If you extrapolate this to an average IT stack, which has quirks and issues that are unique to it, you will never get anywhere you wouldn't get by employing more engineers, who will get better over time and have fixed costs you can budget.
Remember, this is the "killer" application for LLMs. It looks a lot worse in EVERY other area except probably translation.
You can predict how much a task will take in tokens. The accuracy of the prediction may not be perfect, but if you can ballpark it that can tell you a lot about what models to make use of.
Also, not all tokens are the same. Different models require different amounts and kinds of computing power to run.
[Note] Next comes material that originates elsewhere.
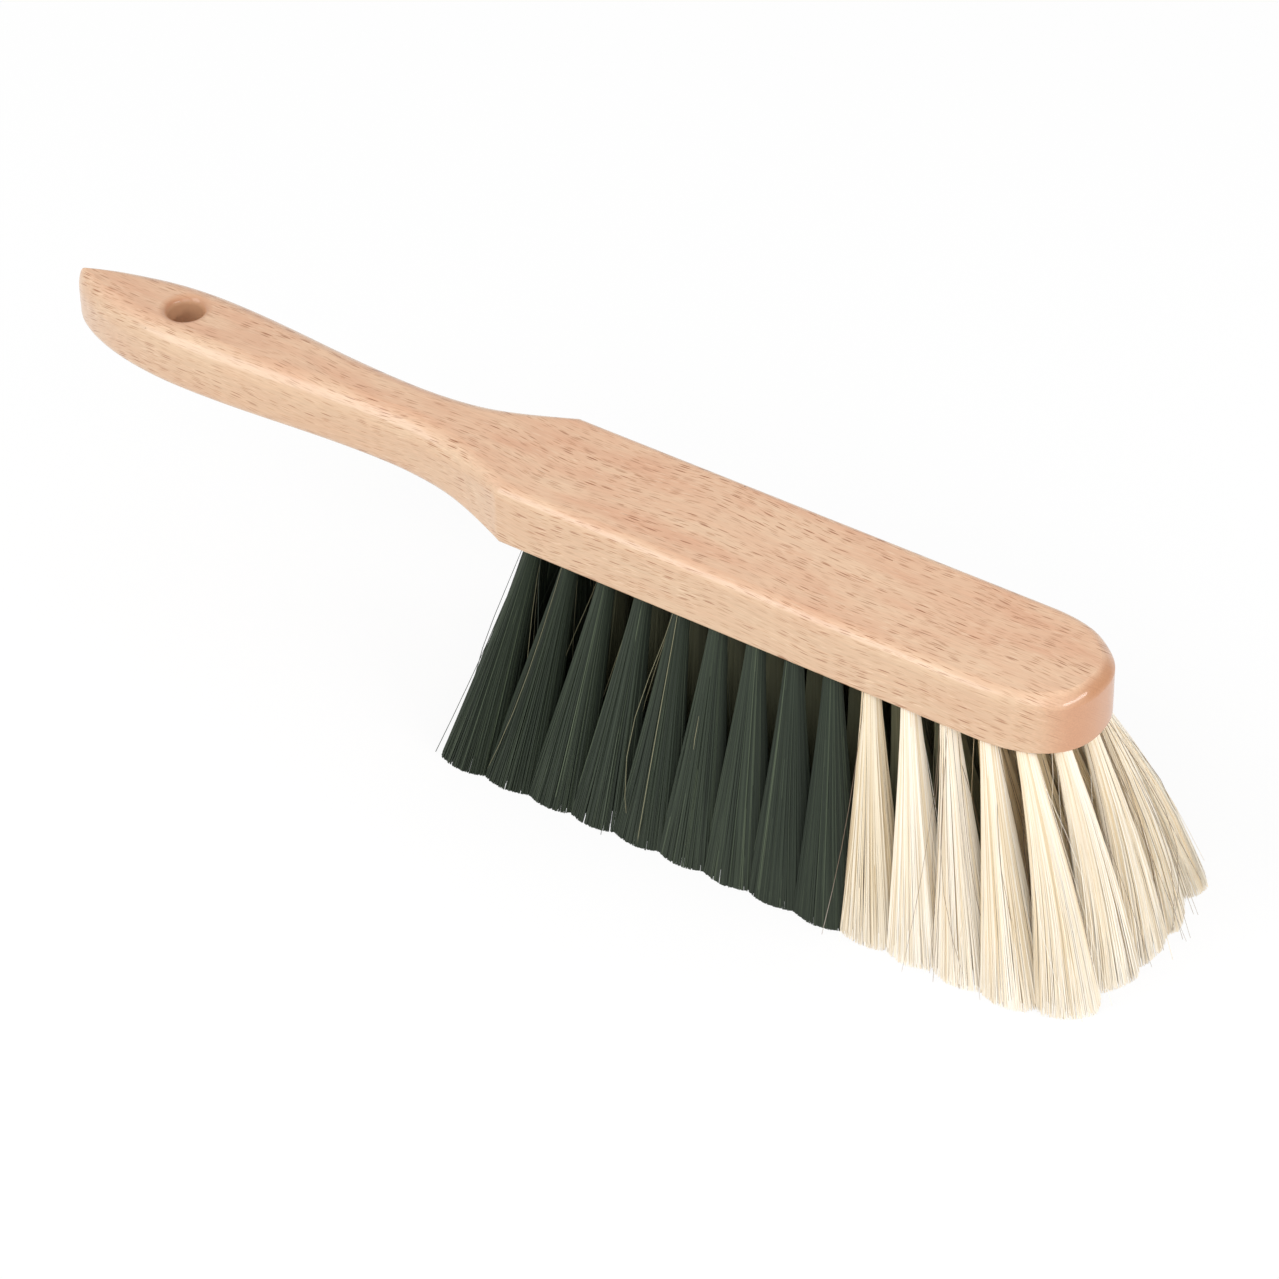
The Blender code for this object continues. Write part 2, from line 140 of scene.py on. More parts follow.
def whitePaper():
    # Matt paper, mostly plain white to the camera and in reflections, so that only a soft shadow shows on it
    paper = bpy.data.materials.new("whitePaper")
    paper.use_nodes = True
    tree = paper.node_tree
    tree.nodes.clear()
    matt = addNode(tree, "ShaderNodeBsdfDiffuse", {"Color": toLinear(light["paper"])})
    white = addNode(tree, "ShaderNodeEmission", {"Color": (1, 1, 1, 1), "Strength": 1.0})
    path = addNode(tree, "ShaderNodeLightPath").outputs
    seen = addNode(tree, "ShaderNodeMath", {0: path["Is Camera Ray"], 1: path["Is Glossy Ray"]},
                   operation="MAXIMUM")
    seen = addNode(tree, "ShaderNodeMath", {0: seen, 1: path["Is Transmission Ray"]}, operation="MAXIMUM")
    seen = addNode(tree, "ShaderNodeMath", {0: seen, 1: 1 - light["paperShadowShare"]}, operation="MULTIPLY")
    mix = addNode(tree, "ShaderNodeMixShader", {0: seen, 1: matt, 2: white})
    addNode(tree, "ShaderNodeOutputMaterial", {"Surface": mix})
    return paper


def makeStage():
    world = bpy.data.worlds.new("studio")
    bpy.context.scene.world = world
    world.use_nodes = True
    sky = world.node_tree.nodes["Background"]
    sky.inputs["Color"].default_value = toLinear(light["skyColour"])
    sky.inputs["Strength"].default_value = light["sky"]
    for name, (origin, width, height, watts) in light["softboxes"].items():
        makeSoftbox(name, origin, width, height, watts)
    shape = bmesh.new()
    bmesh.ops.create_grid(shape, x_segments=1, y_segments=1, size=light["paperReach"])
    floor = meshObject("floor", shape)
    floor.data.materials.append(whitePaper())
    bpy.context.scene.view_settings.view_transform = "Standard"


makeStage()
print("stage ready")


# Stock: the outline drawn in by rounded edges at the top and bottom, then drilled. The shoulder is where the
# handle meets the head
stock = {
    "headLength": 158.4 * mm, "headWidth": 36 * mm, "noseLength": 24.6 * mm, "noseExponent": 2.3,
    "handleLength": 143.7 * mm, "gripWidth": 24 * mm, "gripFromTip": 39.9 * mm, "tipExponent": 0.70,
    "neckWidth": 17.3 * mm, "neckFromShoulder": 42.5 * mm, "flareExponent": 2.1,
    "headTopRadius": 3.4 * mm, "headBottomRadius": 1 * mm, "gripTopRadius": 5.8 * mm,
    "gripBottomRadius": 3.3 * mm, "tipTopRadius": 6.5 * mm, "tipBottomRadius": 3 * mm,
    "tipInsetReserve": 4 * mm, "tipInsetShare": 0.6, "edgeBlend": 26 * mm, "edgeExponent": 2.0,
    "noseEdgeExponent": 1.3, "noseEdgeFrom": 0.3, "noseEdgeBlend": 0.4,  # by how far a side looks to the nose
    "hangHole": 9 * mm, "hangHoleFromTip": 34.8 * mm, "hangRim": 2.2 * mm,
    "tuftHole": 4.2 * mm, "tuftHoleDepth": 9 * mm, "lastTuftFromNose": 22.2 * mm,
    "overrun": 2 * mm,  # how far each cutter stands out of the wood
    # Steps along the outline, up the side, and round the holes
    "steps": {"tip": 28, "handle": 60, "head": 24, "nose": 40, "noseFine": 2000,
              "bottomEdge": 5, "side": 4, "topEdge": 10, "hangHole": 72, "hangRim": 10, "tuftHole": 20},
    "sharpAngle": 38,
}
shoulderX = stockLow.x + stock["handleLength"]
stockBottom, stockTop = stockLow.z, stockHigh.z
hangHoleX = stockLow.x + stock["hangHoleFromTip"]


def ease(share):
    return (1 - math.cos(math.pi * min(max(share, 0), 1))) / 2


def handleHalf(fromTip):
    grip, neck = stock["gripWidth"] / 2, stock["neckWidth"] / 2
    neckFromTip = stock["handleLength"] - stock["neckFromShoulder"]
    if fromTip <= stock["gripFromTip"]:
        return grip * (1 - (1 - fromTip / stock["gripFromTip"]) ** 2) ** stock["tipExponent"]
    if fromTip <= neckFromTip:
        share = (fromTip - stock["gripFromTip"]) / (neckFromTip - stock["gripFromTip"])
        return grip + (neck - grip) * ease(share)
    share = (fromTip - neckFromTip) / stock["neckFromShoulder"]
    return neck + (stock["headWidth"] / 2 - neck) * share ** stock["flareExponent"]


def nosePoint(turn):
    power = 2 / stock["noseExponent"]
    angle = turn * math.pi / 2
    return (stock["headLength"] - stock["noseLength"] + stock["noseLength"] * math.sin(angle) ** power,
            stock["headWidth"] / 2 * max(math.cos(angle), 0) ** power)


def stockSide():
    # Points (x from the shoulder, half width) from the handle's tip to the nose
    length, grip, steps = stock["handleLength"], stock["gripFromTip"], stock["steps"]
    places = [grip * (1 - math.cos(math.pi / 2 * i / steps["tip"])) for i in range(steps["tip"])]
    places += [grip + (length - grip) * i / steps["handle"] for i in range(steps["handle"])]
    side = [(place - length, handleHalf(place)) for place in places]
    straight = stock["headLength"] - stock["noseLength"]
    side += [(straight * i / steps["head"], stock["headWidth"] / 2) for i in range(steps["head"])]
    # Even steps of arc round the nose. The tiny step back keeps rounding from passing the last point
    fine = [nosePoint(i / steps["noseFine"]) for i in range(steps["noseFine"] + 1)]
    run = np.concatenate([[0], np.cumsum(np.hypot(*np.diff(np.array(fine), axis=0).T))])
    for i in range(steps["nose"] + 1):
        side.append(fine[int(np.searchsorted(run, run[-1] * i / steps["nose"] - 1e-12))])
    return side


def edgeRadii(x):
    share = ease(-x / stock["edgeBlend"])
    bottom = stock["headBottomRadius"] + (stock["gripBottomRadius"] - stock["headBottomRadius"]) * share
    top = stock["headTopRadius"] + (stock["gripTopRadius"] - stock["headTopRadius"]) * share
    share = 1 - ease((x + stock["handleLength"]) / stock["gripFromTip"])
    return (bottom + (stock["tipBottomRadius"] - bottom) * share, top + (stock["tipTopRadius"] - top) * share)


def drawnIn(point, normal, radius, share):
    # An outline point moved inwards by a share of an edge radius, or by less where the tip is narrow
    fromTip = max(point.x + stock["handleLength"], 0)
    if fromTip >= stock["gripFromTip"]:
        return point - normal * radius * share
    left = 1 - fromTip / stock["gripFromTip"]
    room = abs(point.y) + stock["tipInsetReserve"] * left ** 2
    inset = min(radius, room * stock["tipInsetShare"]) * share
    return Vector((point.x + inset * left ** 3, point.y * (1 - inset / room)))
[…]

Using a very large context costs more per token because you need a computer with a lot of memory to fit it all. If you need it fast that's more expensive than if you an take your time. Does the task involve vision or audio? Does the context need to be saved for an ongoing chat? Does it need to wait for tool calls to return between rounds? There are a lot of variables that can be tweaked to vary the cost that an AI call will take, and a lot of those variables can be predicted without having to actually run the whole thing first.
This is exactly what I'm talking about. Current LLM usage patterns tend to be pretty inefficient because people just thow tasks at the biggest and bestest models. Those models handle them, sure, because they're the biggest and bestest. But most tasks don't need that much.
I've used coding agents a fair bit along with the various other AI applications I've fiddled with, and often I ask them to do things that are dead simple. Create a function to sort some data and select whatever fits certain criteria. Add type checking to a file. Create a unit test for a function. Stuff like that could easily be done by a small local model, but the coding agent sends it off to Opus or whatever just like every other task. That can change.
I don't think you've used modern coding AIs much.
Or, for that matter, worked with human coders.
There is no one single "killer" application for LLMs. They're about as general a computing platform as you can get.
I used to think like you, and I am still pro local LLMs - I use them as tutors for areas I don't know much about, and since I use the output just as a guide and implement it on my own I quickly realize if something isn't right.
We will see - when OpenAI and Anthropic rush towards IPO this year, which was made very likely because SpaceX has upped the tempo - what the real costs are. If this article and others I've read in the last year are correct, and the prices have to go up x10 to break even, then we are in for a wild ride. I'm only grateful that for now they don't get lumped into the index funds.